The Economic Survey has recommended keeping sensitive commodities such as rice, wheat and most pulses outside the ambit of the futures market until the markets are developed and the regulator has a higher degree of comfort in diversifying the portfolio.

The agriculture futures market should focus on less sensitive commodities such as oilseed complex (oilseeds, meals, and oils), feed (maize), cotton, basmati rice and spices, it said.

The commodity futures market can effectively contribute to price discovery only when many consumers, producers, traders, and aggregators use these markets to hedge their risk. The interplay of these participants, speculators and arbitrageurs provides liquidity and helps price discovery for longer periods.

Countering inflation

However, given that most farmers are marginal with fragmented land holdings, they are often left without the necessary wherewithal to participate in these markets effectively, leading to reduced depth in the commodity futures market.

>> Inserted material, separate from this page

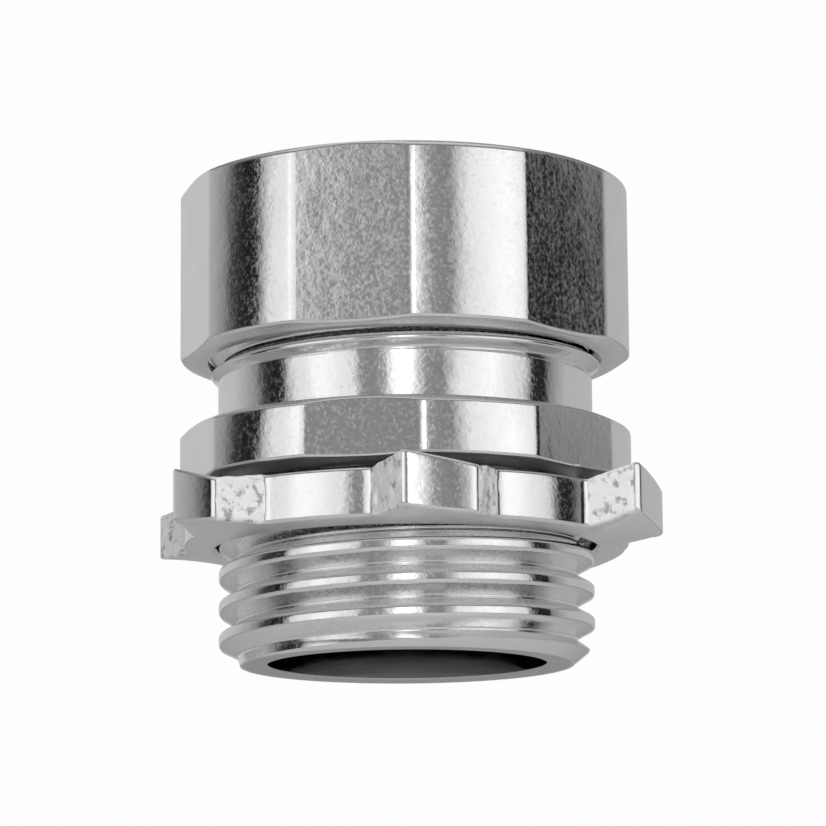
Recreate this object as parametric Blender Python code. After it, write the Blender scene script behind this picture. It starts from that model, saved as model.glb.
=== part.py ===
"""Compression connector for 1/2 in thin-wall conduit: body, gland ring, gland nut and locknut.

Metres, +Z up. The origin is the centre of the end face of the conduit thread, and every piece
turns or slides on the Z axis. All four pieces are turned shapes: a closed loop of rows goes up
the outside, over the top and down the inside, and each row holds one point per column, where a
column is a direction round the axis. A helical thread is a stretch of rows that climb by one
pitch per turn.
"""

import math

import bmesh
import bpy

MM = 0.001
SECTORS = 6
SECTOR = math.tau / SECTORS
FRONT = -math.pi / 2  # the direction of -Y, from which the turns of the hexagons are counted

# The tube that the fitting grips, and the ways through the body
TUBE_RADIUS = 8.965 * MM
SOCKET_RADIUS = TUBE_RADIUS + 0.135 * MM
WIREWAY_RADIUS = 7.75 * MM
WIREWAY_BREAK = 0.1 * MM
SOCKET_FLOOR = 10.5 * MM
MOUTH_RADIUS = 10.0 * MM
MOUTH_DEPTH = 1.2 * MM
BREAK = 0.3 * MM  # the chamfer round the nut's opening

# Conduit thread, at the bottom
CONDUIT_PITCH = 1.814 * MM
CONDUIT_CREST = 10.475 * MM
CONDUIT_ROOT = 9.5 * MM
CONDUIT_CREST_FLAT = 0.3 * MM
CONDUIT_CREST_HEIGHT = 5.907 * MM  # of a crest at +X
CONDUIT_RIM = 9.3 * MM
CONDUIT_LEAD = 0.94 * MM
CONDUIT_TOP = 9.3 * MM
CONDUIT_RUN_OUT = 1.0 * MM

# Hexagon flange, cut from a round bar: flats joined by round corners
BAR_RADIUS = 12.64 * MM
FLAT_RADIUS = 12.2 * MM
FLANGE_BOTTOM = 9.84 * MM
FLANGE_TOP = 13.19 * MM
FLANGE_TURN = math.radians(-11.0)
FLANGE_FACE_BELOW = 12.05 * MM
FLANGE_FACE_ABOVE = 11.9 * MM
FLANGE_SLOPE_BELOW = 0.2
FLANGE_SLOPE_ABOVE = 0.5

# Neck and gland thread, at the top of the body
NECK_RADIUS = 10.51 * MM
NECK_TOP = 15.9 * MM
GLAND_PITCH = 1.27 * MM
GLAND_CREST = 10.95 * MM
GLAND_ROOT = 10.25 * MM
GLAND_CREST_FLAT = 0.2 * MM
GLAND_CREST_HEIGHT = 16.8475 * MM  # of a crest at +X
GLAND_RUN_OUT = 0.4 * MM
GLAND_RIM = 10.35 * MM
GLAND_LEAD = 0.6 * MM
BODY_TOP = 22.5 * MM

# Gland nut
THREAD_CLEARANCE = 0.3 * MM
NUT_BOTTOM = 17.04 * MM
NUT_TOP = 27.09 * MM
NUT_TURN = math.radians(-13.5)
NUT_FACE_BELOW = 11.8 * MM
NUT_FACE_ABOVE = 12.0 * MM
NUT_SLOPE_BELOW = 0.31
NUT_SLOPE_ABOVE = 0.45
NUT_COUNTERSINK = 11.1 * MM
NUT_COUNTERSINK_DEPTH = 0.5 * MM
NUT_THREAD_TOP = 23.7 * MM
NUT_OPENING = SOCKET_RADIUS + 0.25 * MM
NUT_OPENING_LAND = 0.6 * MM
SEAT_FOOT = 24.3 * MM
SEAT_RADIUS = 10.75 * MM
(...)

Further, the survey said it is also observed that the requirement of standardised exchange contracts with specified quality parameters and delivery requirements has also impeded the majority of farmers from effectively engaging in the commodity futures market since farmers produce different varieties of commodities in widely varying qualities due to varied geographical, weather and soil conditions.

Additionally, periodic bans imposed by the Government of India on futures trading on agri commodities as one of the measures to counter food inflation have also had implications on the traded value and price volume in commodity and derivative exchanges, said the survey.

FPOs role

Once the regulators provide clear direction regarding the choice of commodities for derivatives trading, they must stay the course by adopting a stable policy with minimal interventions.

Farmer Producer Organisations (FPOs) can play a significant role in effectively linking small, dispersed farmers and the Commodity markets eco-system. The role of Government, SEBI, and Commodity Exchanges in promoting FPOs in various segments of agri-commodities across the country is pivotal.

As the depth and liquidity in the agri-derivative market increases in the long -run, banning futures trading may no longer be required to stabilise prices unless there is data backed evidence of futures trading driving up price volatility.

The regulator should closely watch the futures market and undertake regular reviews given the fluctuations in domestic production, consumption and global trade, said the survey.